Conocemos obispos que han
olvidado su Biblia sobre el escritorio de su oficina, porque estaría mal que
falte en su biblioteca, pero que caminan teniendo en mano los documentos de la
Iglesia, las encíclicas, las cartas del Papa o, peor el Derecho Canónico. No
hay profecía en sus palabras, sino solo corrección de todo lo que piensan que
no va bien. No estiman o aman su gente, sino la critican siempre. No reconocen
la fe del pueblo, sino no la consideran nunca a la altura. No predican la
Palabra de Dios, sino la moral o los deberes. No anuncian el amor de Dios, sino
acusan el pecado del mundo.
¿A dónde pensamos llegar con
estos líderes con los cuales estamos caminando ahora?
Quien trabaja dentro de la
Iglesia, laico o sacerdote que sea, sabe bien cuantas cosas se tiene que tragar
o callar delante de la afirmación: “Yo soy el obispo e yo decido como se tienen
que hacer las cosas”. Quien intentó decir algo que no coincide con la decisión
de la autoridad sabe cuantas veces de una forma u otra se nos ha pedido de
callar, de no crear problemas, de no hacer cosas que no eran convenientes
(¿convenientes a quien?). En realidad esto no pasa solo con los obispos, pero
tantas veces también con los sacerdotes hacia los laicos. Suficiente ver cuanto
verdaderamente valen los Consejos Pastorales dentro de nuestras parroquias, o
cuantos laicos tienen responsabilidades reales dentro de nuestras instituciones
eclesiales.
Me pregunto si como Iglesia nacemos
desde un anuncio de resurrección que nos dice que la vida es más fuerte de la
muerte o sobre un principio de autoridad de quien piensa de tener la verdad en
sus manos y que pide a los demás de agachar la cabeza, de arrodillarse y de
aceptar la fe y todo lo que conlleva con sumisión.
Quien trabaja dentro de la
Iglesia sabe bien que la palabra de un laico no tiene el mismo valor de lo que
puede decir un sacerdote. Sabemos bien que también si decimos que todos somos
iguales, el pensamiento de la mujer tiene un valor aun más limitado. No creo
decir nada nuevo si digo que hay en nuestra iglesia todavía una cierta sospecha
hacia la mujer. En este sentido nuestra iglesia hermana protestante, en sus
diferentes expresiones, es mucho más adelante de nosotros.
No puedo terminar de esperar y soñar
con una Iglesia que sepa construir caminos de inclusión verdadera.
Sueño con una Iglesia que no haga
diferencia de género, que permita y abra a un liderazgo femenino ordenado.
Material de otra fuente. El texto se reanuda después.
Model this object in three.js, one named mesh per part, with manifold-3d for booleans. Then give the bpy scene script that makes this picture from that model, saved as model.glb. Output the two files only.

Sueño con una Iglesia que no haga
diferencia entre puros o impuros, sino que gratuitamente de lo que
gratuitamente Jesús dio.
Sueño con una Iglesia que no siga
hablando del pecado acusándolo, sino que hable del amor revelándolo y
viviéndolo.
Sueño con una Iglesia que no siga
diciendo que somos pecadores, sino que somos pecadores ya perdonados y amados.
Sueño con una Iglesia donde los
más marginalizados no ocupen los últimos asientos y que no los encontremos en
cola a pedir la caridad, sino que sean protagonistas de nuestras realidades
eclesiales.
Sueño con una Iglesia que
comparte vida y Palabra de Dios, no doctrina y mandamientos.
La que vivimos ahora no es la
Iglesia que conocí, y si esperamos que un cambio llegue desde arriba creo que
nos estamos equivocando y perdiendo nuestro tiempo. Solo Dios tuvo la fuerza de
bajar del cielo, pedirles a nuestras autoridades un gesto de humildad y bajar
de sus tronos tal vez es demasiado. Pero si empezamos desde nuestras pequeñas
realidades a empezar a vivir relaciones diferentes y nuevas tal vez algo puede
pasar. Esto no les gustará a las autoridades que a un cierto punto tenemos que
saber escuchar, y a veces hacerle creer que los estamos escuchando.